The trial has been on the cards for quite some time now. A family of supposed psychics in South Florida have been defrauding grieving folks out of millions (I blogged about them back in last August here) … and so they have been finally put in the dock. (Yep, that’s four of them in the picture, there you can see Donnie Eli, Rosie Marks, Rose Marks, 60, and Nancy Marks arriving at federal court in West Palm Beach in December 2011. The latest news , as reported in a local paper …

What a South Florida family of psychics did for 20 years was criminal fraud, federal prosecutors say. But the Marks family’s defense team says it was something very different — religion, free speech and a sincere belief in spiritual healing.

In other words, their defense is that they are shut-eyes (psychics who truly believe they are psychic and can really contact the dead).

It does of course push all this into the religious domain and so attempts to play the, “Ah but that is my belief and that gives me a special get-out-of-jail-free card”.

OK, legal details aside, try this …

  • I have some special magic water here, it has been taken from a magic well and if you drink it, then your cancer will be cured … it is yours for $100,000
  • I am a religious person and here is a poster where I am advertising a special meeting where any who are ill can come to be prayed for. I guarantee that if you are prayed for God will heal you (there will of course be a collection …I have modest expenses such as my lavish lifestyle to maintain so that I can promote Gods word).
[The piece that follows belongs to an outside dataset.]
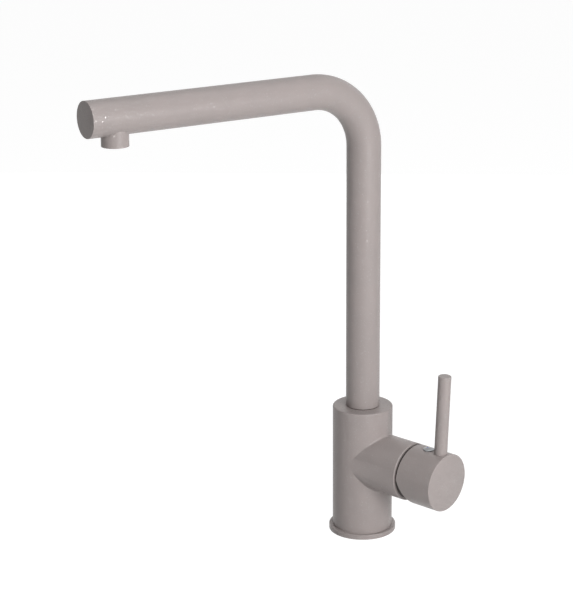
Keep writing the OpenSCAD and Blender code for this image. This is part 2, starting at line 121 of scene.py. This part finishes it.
def paint_material():
    """Satin taupe-grey coat: fine grain, a slight unevenness and small glinting flecks."""
    material, nodes, links, output = new_material("paint")
    where = object_coordinates(nodes)
    shader = nodes.new("ShaderNodeBsdfPrincipled")
    cloudy = noise(nodes, links, where, 60.0, 2.0)
    base = blend(nodes, links, spread(nodes, links, cloudy, 0.0, 1.0, 0.3, 0.7),
                 from_screen(147, 139, 137), from_screen(151, 142, 140))
    # flecks: of many cells, each with a random colour, those with the most red are paler, glossy
    # and partly metallic, and each lies at its own tilt
    least_red = 0.93
    middle_of_flecks = (0.95, 0.5, 0.5)
    cells = nodes.new("ShaderNodeTexVoronoi")
    cells.inputs["Scale"].default_value = 1400.0
    links.new(where, cells.inputs["Vector"])
    split = nodes.new("ShaderNodeSeparateColor")
    links.new(cells.outputs["Color"], split.inputs["Color"])
    fleck = spread(nodes, links, split.outputs["Red"], 0.0, 1.0, least_red, least_red + 0.01)
    colour = blend(nodes, links, spread(nodes, links, fleck, 0.0, 0.3),
                   base, from_screen(205, 202, 199))
    links.new(colour, shader.inputs["Base Color"])
    links.new(spread(nodes, links, fleck, 0.4, 0.16), shader.inputs["Roughness"])
    links.new(spread(nodes, links, fleck, 0.0, 0.15), shader.inputs["Metallic"])
    shader.inputs["Specular IOR Level"].default_value = 0.3
    grain = noise(nodes, links, where, 900.0, 3.0, 0.6)
    lean = calculate(nodes, links, "VectorMath", "SUBTRACT", cells.outputs["Color"], middle_of_flecks)
    tilted = calculate(nodes, links, "VectorMath", "MULTIPLY_ADD", lean,
                       spread(nodes, links, fleck, 0.0, 0.3), bump(nodes, links, grain, 0.3, 0.0001))
    links.new(calculate(nodes, links, "VectorMath", "NORMALIZE", tilted), shader.inputs["Normal"])
    links.new(shader.outputs[0], output.inputs["Surface"])
    return material


def moulded_material(name, dark, light, roughness):
    """Moulded plastic or rubber: two close tones, a fine grain and an uneven gloss."""
    material, nodes, links, output = new_material(name)
    where = object_coordinates(nodes)
    shader = nodes.new("ShaderNodeBsdfPrincipled")
    cloudy = noise(nodes, links, where, 120.0)
    links.new(blend(nodes, links, cloudy, dark, light), shader.inputs["Base Color"])
    grain = noise(nodes, links, where, 700.0, 4.0, 0.6)
    links.new(spread(nodes, links, grain, roughness - 0.08, roughness + 0.08),
              shader.inputs["Roughness"])
    links.new(bump(nodes, links, grain, 0.2, 0.0001), shader.inputs["Normal"])
    links.new(shader.outputs[0], output.inputs["Surface"])
    return material


def metal_material(name, dark, light, roughness, lines=(1, 1, 1)):
    """Bare metal with fine marks; lines squeezes them along an axis, as turning does."""
    material, nodes, links, output = new_material(name)
    shader = nodes.new("ShaderNodeBsdfPrincipled")
    shader.inputs["Metallic"].default_value = 1.0
    mapping = nodes.new("ShaderNodeMapping")
    mapping.inputs["Scale"].default_value = lines
    links.new(object_coordinates(nodes), mapping.inputs["Vector"])
    marks = noise(nodes, links, mapping.outputs["Vector"], 500.0, 4.0, 0.6)
    links.new(blend(nodes, links, marks, dark, light), shader.inputs["Base Color"])
    links.new(spread(nodes, links, marks, roughness - 0.05, roughness + 0.05),
              shader.inputs["Roughness"])
    links.new(bump(nodes, links, marks, 0.15, 0.00005), shader.inputs["Normal"])
    links.new(shader.outputs[0], output.inputs["Surface"])
    return material


PAINT = paint_material()
DARK_PLASTIC = moulded_material("dark_plastic", from_screen(42, 32, 30), from_screen(52, 42, 40), 0.6)
PALE_PLASTIC = moulded_material("pale_plastic", from_screen(205, 204, 199), from_screen(221, 220, 215), 0.5)
RUBBER = moulded_material("rubber", from_screen(26, 26, 26), from_screen(38, 38, 38), 0.8)
CERAMIC = moulded_material("ceramic", from_screen(228, 226, 220), from_screen(238, 236, 231), 0.3)
BLUE_ENAMEL = moulded_material("blue_enamel", from_screen(44, 52, 140), from_screen(56, 66, 160), 0.25)
BRASS = metal_material("brass", from_screen(188, 156, 96), from_screen(214, 184, 124), 0.32, (1, 1, 6))
STEEL = metal_material("steel", from_screen(168, 170, 172), from_screen(196, 198, 200), 0.34, (1, 1, 6))
CHROME = metal_material("chrome", from_screen(132, 134, 136), from_screen(152, 153, 155), 0.16)

MATERIAL_OF_SLOT = {
    "paint": PAINT,
    "dark_plastic": DARK_PLASTIC,
    "pale_plastic": PALE_PLASTIC,
    "rubber": RUBBER,
    "ceramic": CERAMIC,
    "blue_enamel": BLUE_ENAMEL,
    "brass": BRASS,
    "steel": STEEL,
    "chrome": CHROME,
}


# Shading of the CAD nodes

def modifier_group(name):
    """An empty modifier group, with its nodes and links, the mesh that comes in and the way out."""
    tree = bpy.data.node_groups.new(name, "GeometryNodeTree")
    tree.interface.new_socket("Mesh", in_out="INPUT", socket_type="NodeSocketGeometry")
    tree.interface.new_socket("Mesh", in_out="OUTPUT", socket_type="NodeSocketGeometry")
    mesh = tree.nodes.new("NodeGroupInput").outputs["Mesh"]
    end = tree.nodes.new("NodeGroupOutput").inputs["Mesh"]
    return tree, tree.nodes, tree.links, mesh, end


def smooth_group(limit_degrees):
    """A modifier group that welds a CAD mesh and smooths every edge flatter than the limit."""
    tree, nodes, links, mesh, end = modifier_group("smooth_faces")
    weld = nodes.new("GeometryNodeMergeByDistance")
    weld.inputs["Distance"].default_value = 1e-7
    faces = nodes.new("GeometryNodeSetShadeSmooth")
    faces.domain = "FACE"
    faces.inputs["Shade Smooth"].default_value = True
    edges = nodes.new("GeometryNodeSetShadeSmooth")
    edges.domain = "EDGE"
    angle = nodes.new("GeometryNodeInputMeshEdgeAngle").outputs["Unsigned Angle"]
    flat = calculate(nodes, links, "Math", "LESS_THAN", angle, math.radians(limit_degrees))
    links.new(mesh, weld.inputs["Geometry"])
    links.new(weld.outputs[0], faces.inputs["Geometry"])
    links.new(faces.outputs[0], edges.inputs["Geometry"])
    links.new(flat, edges.inputs["Shade Smooth"])
    links.new(edges.outputs[0], end)
    return tree


def barrel_group():
    """A modifier group for the body: where another face meets the upright barrel at a small angle,
    it takes the barrel's own normal there, so that the branch runs out on it softly."""
    # the angle in degrees between the two normals up to which the barrel's is taken wholly, the
    # one past which it isn't taken, and how far in metres a point may be off the barrel's radius
    whole_below = 16
    none_above = 31
    closeness = 0.00002
    tree, nodes, links, mesh, end = modifier_group("barrel_normals")
    place = nodes.new("GeometryNodeInputPosition").outputs["Position"]
    normal = nodes.new("GeometryNodeInputNormal").outputs["Normal"]
    level = calculate(nodes, links, "VectorMath", "MULTIPLY", place, (1, 1, 0))
    outwards = calculate(nodes, links, "VectorMath", "NORMALIZE", level)
    from_axis = calculate(nodes, links, "VectorMath", "LENGTH", level)
    on_barrel = calculate(nodes, links, "Math", "COMPARE", from_axis, BARREL_RADIUS, closeness)
    agreement = calculate(nodes, links, "VectorMath", "DOT_PRODUCT", normal, outwards)
    alike = spread(nodes, links, agreement, 0.0, 1.0,
                   math.cos(math.radians(none_above)), math.cos(math.radians(whole_below)))
    share = calculate(nodes, links, "Math", "MULTIPLY", on_barrel, alike)
    set_normal = nodes.new("GeometryNodeSetMeshNormal")
    set_normal.mode = "FREE"
    set_normal.domain = "CORNER"
    links.new(mesh, set_normal.inputs["Mesh"])
    links.new(blend(nodes, links, share, normal, outwards, "VECTOR"), set_normal.inputs["Custom Normal"])
    links.new(set_normal.outputs["Mesh"], end)
    return tree


def add_group(obj, group):
    obj.modifiers.new(group.name, "NODES").node_group = group


def dress_cad_nodes():
    """Gives each node its material and smooth shading."""
    smooth = smooth_group(SMOOTH_BELOW)
    smooth_body = smooth_group(SMOOTH_BELOW_ON_BODY)
    slots = {part["node"]: part["material_slot"] for part in frame["record"]["subparts"]}
    for name, obj in NODES.items():
        obj.data.materials.clear()
        obj.data.materials.append(MATERIAL_OF_SLOT[slots[name]])
        add_group(obj, smooth_body if name == "body" else smooth)
    add_group(NODES["body"], barrel_group())


dress_cad_nodes()


# Studio: floor, world, lamps and camera

def sees_background(nodes, links):
    """1 for a ray from the camera, a reflection or a clear piece, otherwise 0."""
    path = nodes.new("ShaderNodeLightPath")
    either = calculate(nodes, links, "Math", "MAXIMUM",
                       path.outputs["Is Camera Ray"], path.outputs["Is Glossy Ray"])
    return calculate(nodes, links, "Math", "MAXIMUM", either, path.outputs["Is Transmission Ray"])


def pale_floor():
    """A floor that looks plain white, and is too bright to show the object's shadow. Other light
    sees it pale grey."""
    half = 6.0
    glow = 1.2
    share_of_glow = 0.8
    mesh = bpy.data.meshes.new("floor")
    mesh.from_pydata([(-half, -half, 0), (half, -half, 0), (half, half, 0), (-half, half, 0)], [],
                     [(0, 1, 2, 3)])
    floor = bpy.data.objects.new("floor", mesh)
    bpy.context.scene.collection.objects.link(floor)
    material, nodes, links, output = new_material("floor")
    matt = nodes.new("ShaderNodeBsdfDiffuse")
    matt.inputs["Color"].default_value = (0.8, 0.8, 0.8, 1)
    white = nodes.new("ShaderNodeEmission")
    white.inputs["Strength"].default_value = glow
    seen = nodes.new("ShaderNodeMixShader")
    seen.inputs["Fac"].default_value = share_of_glow
    links.new(matt.outputs[0], seen.inputs[1])
    links.new(white.outputs[0], seen.inputs[2])
    choice = nodes.new("ShaderNodeMixShader")
    links.new(sees_background(nodes, links), choice.inputs[0])
    links.new(matt.outputs[0], choice.inputs[1])
    links.new(seen.outputs[0], choice.inputs[2])
    links.new(choice.outputs[0], output.inputs["Surface"])
    mesh.materials.append(material)


def plain_world(strength):
    """White to the camera and in reflections, and a softer light for everything else."""
    world = bpy.data.worlds.new("world")
    world.use_nodes = True
    nodes = world.node_tree.nodes
    links = world.node_tree.links
    nodes.clear()
    output = nodes.new("ShaderNodeOutputWorld")
    seen = nodes.new("ShaderNodeBackground")
    soft = nodes.new("ShaderNodeBackground")
    for background, level in ((seen, 1.0), (soft, strength)):
        background.inputs["Color"].default_value = (1, 1, 1, 1)
        background.inputs["Strength"].default_value = level
    choice = nodes.new("ShaderNodeMixShader")
    links.new(sees_background(nodes, links), choice.inputs[0])
    links.new(soft.outputs[0], choice.inputs[1])
    links.new(seen.outputs[0], choice.inputs[2])
    links.new(choice.outputs[0], output.inputs["Surface"])
    bpy.context.scene.world = world


def studio_lamp(name, azimuth, elevation, side, power, shine=True):
    """A square soft box that faces the tap; angles in degrees, azimuth from +X, power in watts.
    Without shine it lights the colours and leaves no highlight."""
    target = Vector((0, -0.04, 0.18))
    distance = 1.3
    turn = math.radians(azimuth)
    rise = math.radians(elevation)
    outwards = Vector((math.cos(turn) * math.cos(rise), math.sin(turn) * math.cos(rise), math.sin(rise)))
    data = bpy.data.lights.new(name, "AREA")
    data.shape = "SQUARE"
    data.size = side
    data.energy = power
    lamp = bpy.data.objects.new(name, data)
    lamp.location = target + distance * outwards
    lamp.rotation_euler = (-outwards).to_track_quat("-Z", "Y").to_euler()
    lamp.visible_glossy = shine
    bpy.context.scene.collection.objects.link(lamp)


def studio_camera():
    """A camera close to the one fitted to the photograph's outlines. Its shift is kept small, so
    that other views show the whole tap."""
    data = bpy.data.cameras.new("camera")
    data.sensor_width = 36.0
    data.lens = 110.43
    data.shift_x = -0.08
    data.shift_y = -0.06
    data.clip_end = 50.0
    camera = bpy.data.objects.new("camera", data)
    camera.location = (0.9368, -1.1004, 0.6419)
    aim = Vector((-0.63544, 0.72225, -0.27308))
    camera.rotation_euler = aim.to_track_quat("-Z", "Y").to_euler()
    bpy.context.scene.collection.objects.link(camera)
    bpy.context.scene.camera = camera


pale_floor()
plain_world(0.08)
studio_lamp("key", -12, 8, 0.4, 9.5)
studio_lamp("front", -30, 30, 1.0, 9.2)
studio_lamp("top", 0, 85, 1.0, 5.3)
studio_lamp("fill", 90, 45, 1.0, 0.7)
studio_lamp("back", 130, 10, 1.0, 9.0, shine=False)
studio_camera()
bpy.context.scene.view_settings.view_transform = "Standard"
Now then, let us assume that in both cases above I truly believe this stuff, what can we then observe? Well clearly, even if I truly believe the claims, it is still fraud. It also matters, because in both cases victims can and do die. Discarding real medicine and favouring quack remedies has led many to early deaths. Also, folks who attend faith healing crusades also sometimes truly believe the “God has cured you” claim, discard their real medicines and die.
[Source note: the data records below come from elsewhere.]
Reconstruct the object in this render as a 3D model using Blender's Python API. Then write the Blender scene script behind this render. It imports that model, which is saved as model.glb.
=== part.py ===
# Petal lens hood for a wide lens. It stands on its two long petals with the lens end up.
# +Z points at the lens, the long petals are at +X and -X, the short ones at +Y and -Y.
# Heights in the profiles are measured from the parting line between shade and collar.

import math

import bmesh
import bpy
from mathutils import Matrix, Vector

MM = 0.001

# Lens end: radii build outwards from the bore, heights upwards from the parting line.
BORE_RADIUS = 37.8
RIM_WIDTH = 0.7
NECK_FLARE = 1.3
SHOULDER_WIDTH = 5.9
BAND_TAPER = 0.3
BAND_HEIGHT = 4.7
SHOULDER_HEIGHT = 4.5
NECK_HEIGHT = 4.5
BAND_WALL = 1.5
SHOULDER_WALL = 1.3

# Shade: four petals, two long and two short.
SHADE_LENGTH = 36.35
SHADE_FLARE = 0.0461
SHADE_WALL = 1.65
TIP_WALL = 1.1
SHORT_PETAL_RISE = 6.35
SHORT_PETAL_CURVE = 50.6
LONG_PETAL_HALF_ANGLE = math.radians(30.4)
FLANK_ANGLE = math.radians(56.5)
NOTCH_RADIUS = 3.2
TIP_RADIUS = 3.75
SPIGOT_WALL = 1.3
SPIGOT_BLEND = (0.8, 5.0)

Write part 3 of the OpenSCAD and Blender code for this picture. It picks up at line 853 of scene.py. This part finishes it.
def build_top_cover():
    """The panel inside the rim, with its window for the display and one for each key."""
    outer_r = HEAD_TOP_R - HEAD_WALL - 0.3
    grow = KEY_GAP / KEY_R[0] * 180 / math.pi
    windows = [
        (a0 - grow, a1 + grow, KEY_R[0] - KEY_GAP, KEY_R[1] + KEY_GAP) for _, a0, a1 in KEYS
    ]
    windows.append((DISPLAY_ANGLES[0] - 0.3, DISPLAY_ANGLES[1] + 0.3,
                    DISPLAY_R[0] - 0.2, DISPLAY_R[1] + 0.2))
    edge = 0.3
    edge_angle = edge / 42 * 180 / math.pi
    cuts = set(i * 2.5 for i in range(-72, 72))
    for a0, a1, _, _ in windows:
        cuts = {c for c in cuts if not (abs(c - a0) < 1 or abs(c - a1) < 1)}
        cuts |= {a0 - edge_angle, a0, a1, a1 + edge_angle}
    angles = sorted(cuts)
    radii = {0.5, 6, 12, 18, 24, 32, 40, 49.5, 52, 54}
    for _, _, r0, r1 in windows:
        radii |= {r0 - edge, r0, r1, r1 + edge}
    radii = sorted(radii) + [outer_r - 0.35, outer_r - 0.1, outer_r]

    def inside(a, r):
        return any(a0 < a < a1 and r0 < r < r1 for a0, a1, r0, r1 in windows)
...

Following a Morris Cerullo Mission to London a lady called Audrey Reynolds stopped taking medication for epilepsy after she believed herself to have been healed during Cerullo’s rally. She subsequently died following a seizure in her bath. At the coroner’s inquest it was stated: ‘It is a tragedy that she went to this meeting and thought she was cured of everything. Sadly it led to her death.’
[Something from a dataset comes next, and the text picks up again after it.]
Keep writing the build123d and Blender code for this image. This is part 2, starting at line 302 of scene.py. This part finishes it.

What is truly sad here is that very obvious frauds are often not held accountable on the sole basis that they really believe, but should that really be a defense, why should it be the responsibility of the public to work out what is true and what is not, why not hold the frauds to account? Well, the tricky bit is perhaps to observe that people should be free to believe whatever they wish, and should also be free to practise that belief, even if it is obvious to all that it is not true, so how do you square this circle?

OK, so lets look to see what is happening at the trial, where are they drawing the line here?

The charges …

Nine members of the Fort Lauderdale family of Roma, or gypsies led by fortunetelling matriarch Rose Marks, were arrested in August on federal fraud conspiracy charges and accused of defrauding their clients of $40 million.

The defense …

Defense attorneys are attacking the criminal indictment on several fronts, hoping to get the charges dismissed before a proposed trial date in November.

Lawyers have argued in court papers that the family members had a constitutionally protected right to practice fortunetelling and spiritual healing because it is a part of their religious belief system and fortunetelling is legally considered to be free speech.

But the prosecutors are saying …

That would not be illegal, but the family took it farther by taking money, jewelry and other items of value and promising that they would “cleanse” them of evil spirits and curses and then return the items. The behavior became criminal, prosecutors said, when the family refused to or failed to return the cash and valuables.

For more details, the indictment against the Rose Marks family can be viewed here.

So it turns out that the position appears to be as follows …

  • For everything and anything out there the old latin phrase “Caveat emptor” (Let the buyer beware.) applies

These folks are on trial, not for their beliefs (even if it is obvious that they do not really believe it and it is clearly a scam), but rather for their criminal behaviour.

Where this puts skeptics is into the role of gatekeepers, specifically in the intersection between all such claims and items of public interest. That is the one spot where it becomes a truly important public service for us to yell “Fraud” and point out the complete lack of any credible evidence for all these claims.